What to work on:
From the first line of the data through the line containing "thing.visible_shadow = False", return each line exactly.

Listed records:
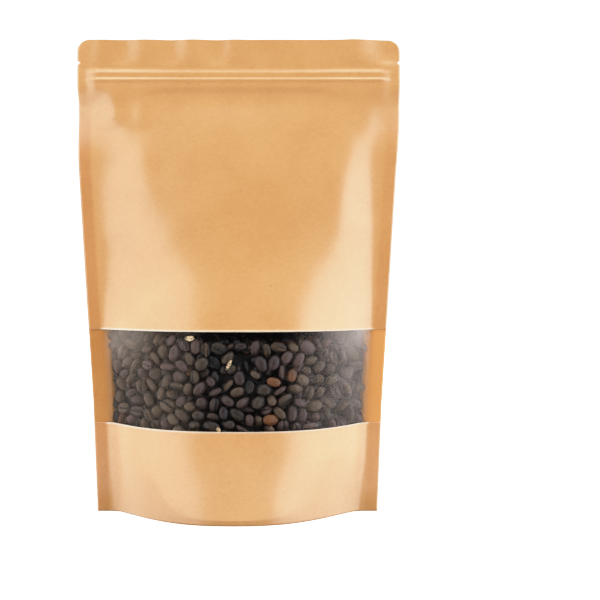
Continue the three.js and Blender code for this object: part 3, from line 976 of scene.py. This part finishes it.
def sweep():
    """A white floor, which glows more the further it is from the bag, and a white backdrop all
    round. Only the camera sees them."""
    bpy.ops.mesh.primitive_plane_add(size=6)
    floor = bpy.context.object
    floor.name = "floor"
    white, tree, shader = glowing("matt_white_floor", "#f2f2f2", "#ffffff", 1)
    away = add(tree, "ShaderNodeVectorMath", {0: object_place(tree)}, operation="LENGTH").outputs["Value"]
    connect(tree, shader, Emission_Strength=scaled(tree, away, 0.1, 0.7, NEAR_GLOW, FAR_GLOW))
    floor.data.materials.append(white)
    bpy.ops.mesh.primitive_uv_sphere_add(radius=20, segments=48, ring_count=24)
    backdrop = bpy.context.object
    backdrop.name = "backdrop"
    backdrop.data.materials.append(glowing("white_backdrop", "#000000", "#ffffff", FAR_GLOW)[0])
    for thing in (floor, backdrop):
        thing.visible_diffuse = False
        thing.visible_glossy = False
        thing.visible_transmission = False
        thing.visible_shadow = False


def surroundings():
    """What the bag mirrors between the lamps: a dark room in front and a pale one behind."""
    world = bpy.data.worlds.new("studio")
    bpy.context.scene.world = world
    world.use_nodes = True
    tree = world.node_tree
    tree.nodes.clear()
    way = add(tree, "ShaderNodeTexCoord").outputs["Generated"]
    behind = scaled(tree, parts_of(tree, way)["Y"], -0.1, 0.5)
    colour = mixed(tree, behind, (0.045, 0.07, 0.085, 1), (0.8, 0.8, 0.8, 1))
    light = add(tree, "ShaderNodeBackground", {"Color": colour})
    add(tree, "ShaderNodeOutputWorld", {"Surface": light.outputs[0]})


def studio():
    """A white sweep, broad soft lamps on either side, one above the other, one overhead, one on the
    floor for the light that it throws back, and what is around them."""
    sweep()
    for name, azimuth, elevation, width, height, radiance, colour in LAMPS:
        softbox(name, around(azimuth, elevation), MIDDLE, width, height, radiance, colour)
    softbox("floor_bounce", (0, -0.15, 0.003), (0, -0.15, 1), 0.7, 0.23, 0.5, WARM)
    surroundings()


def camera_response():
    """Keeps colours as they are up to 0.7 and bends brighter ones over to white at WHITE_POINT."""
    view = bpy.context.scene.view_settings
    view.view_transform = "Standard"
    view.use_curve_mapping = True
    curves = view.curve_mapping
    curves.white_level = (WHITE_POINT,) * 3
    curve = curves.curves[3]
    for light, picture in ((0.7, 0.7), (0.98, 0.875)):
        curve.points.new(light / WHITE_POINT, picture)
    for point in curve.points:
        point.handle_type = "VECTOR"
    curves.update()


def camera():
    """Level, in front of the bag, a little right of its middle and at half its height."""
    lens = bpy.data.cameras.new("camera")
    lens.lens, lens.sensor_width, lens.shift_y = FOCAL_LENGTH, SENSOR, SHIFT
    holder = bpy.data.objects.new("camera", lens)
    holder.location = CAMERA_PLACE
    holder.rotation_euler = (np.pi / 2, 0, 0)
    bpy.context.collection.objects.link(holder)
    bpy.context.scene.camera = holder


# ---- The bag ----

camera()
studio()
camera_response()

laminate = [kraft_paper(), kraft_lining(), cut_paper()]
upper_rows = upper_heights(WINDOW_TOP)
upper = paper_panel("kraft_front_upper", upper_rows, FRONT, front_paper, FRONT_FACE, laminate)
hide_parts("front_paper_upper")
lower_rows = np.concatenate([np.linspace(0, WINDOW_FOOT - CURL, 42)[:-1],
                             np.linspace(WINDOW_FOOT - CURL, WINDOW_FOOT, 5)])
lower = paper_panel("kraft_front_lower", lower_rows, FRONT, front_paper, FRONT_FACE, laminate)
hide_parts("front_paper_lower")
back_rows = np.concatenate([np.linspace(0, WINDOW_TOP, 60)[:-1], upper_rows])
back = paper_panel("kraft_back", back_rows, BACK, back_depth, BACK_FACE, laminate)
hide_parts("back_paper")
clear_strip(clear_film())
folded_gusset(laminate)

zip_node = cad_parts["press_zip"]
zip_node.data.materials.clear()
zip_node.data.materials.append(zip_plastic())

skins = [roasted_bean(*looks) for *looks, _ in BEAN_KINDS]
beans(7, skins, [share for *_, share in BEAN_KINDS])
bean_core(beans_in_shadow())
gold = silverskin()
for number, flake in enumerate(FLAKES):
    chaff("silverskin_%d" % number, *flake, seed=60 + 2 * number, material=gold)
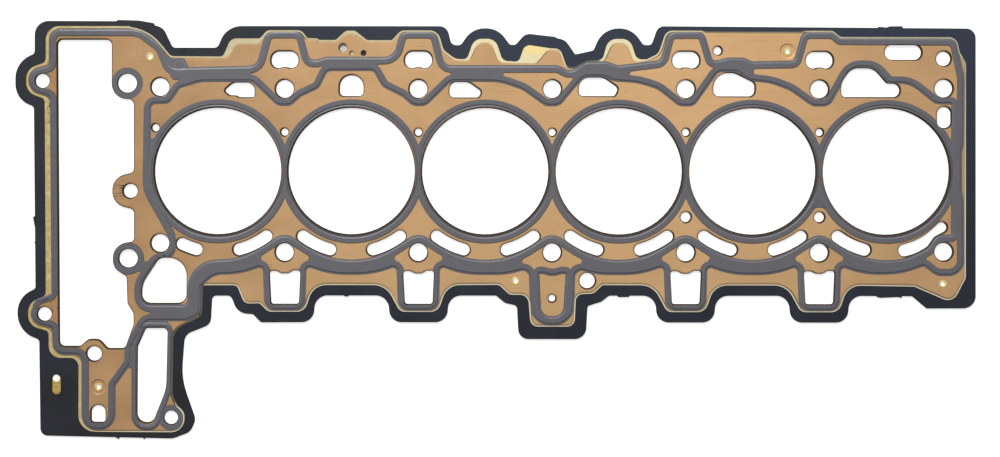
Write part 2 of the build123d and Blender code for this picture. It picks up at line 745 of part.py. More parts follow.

Result below:
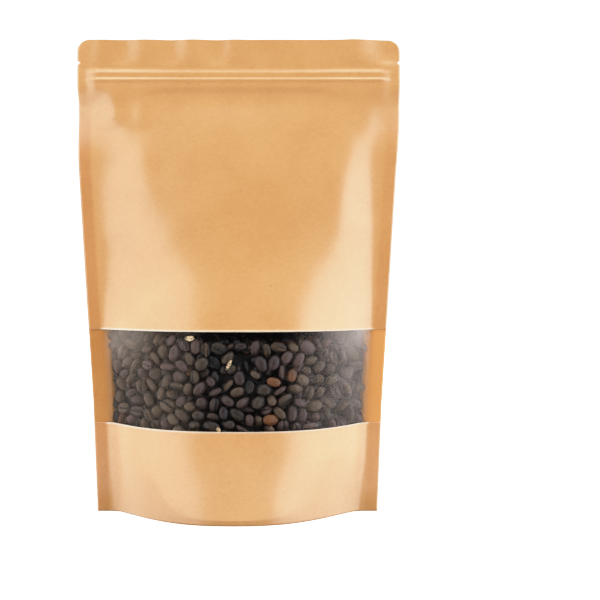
Continue the three.js and Blender code for this object: part 3, from line 976 of scene.py. This part finishes it.
def sweep():
    """A white floor, which glows more the further it is from the bag, and a white backdrop all
    round. Only the camera sees them."""
    bpy.ops.mesh.primitive_plane_add(size=6)
    floor = bpy.context.object
    floor.name = "floor"
    white, tree, shader = glowing("matt_white_floor", "#f2f2f2", "#ffffff", 1)
    away = add(tree, "ShaderNodeVectorMath", {0: object_place(tree)}, operation="LENGTH").outputs["Value"]
    connect(tree, shader, Emission_Strength=scaled(tree, away, 0.1, 0.7, NEAR_GLOW, FAR_GLOW))
    floor.data.materials.append(white)
    bpy.ops.mesh.primitive_uv_sphere_add(radius=20, segments=48, ring_count=24)
    backdrop = bpy.context.object
    backdrop.name = "backdrop"
    backdrop.data.materials.append(glowing("white_backdrop", "#000000", "#ffffff", FAR_GLOW)[0])
    for thing in (floor, backdrop):
        thing.visible_diffuse = False
        thing.visible_glossy = False
        thing.visible_transmission = False
        thing.visible_shadow = False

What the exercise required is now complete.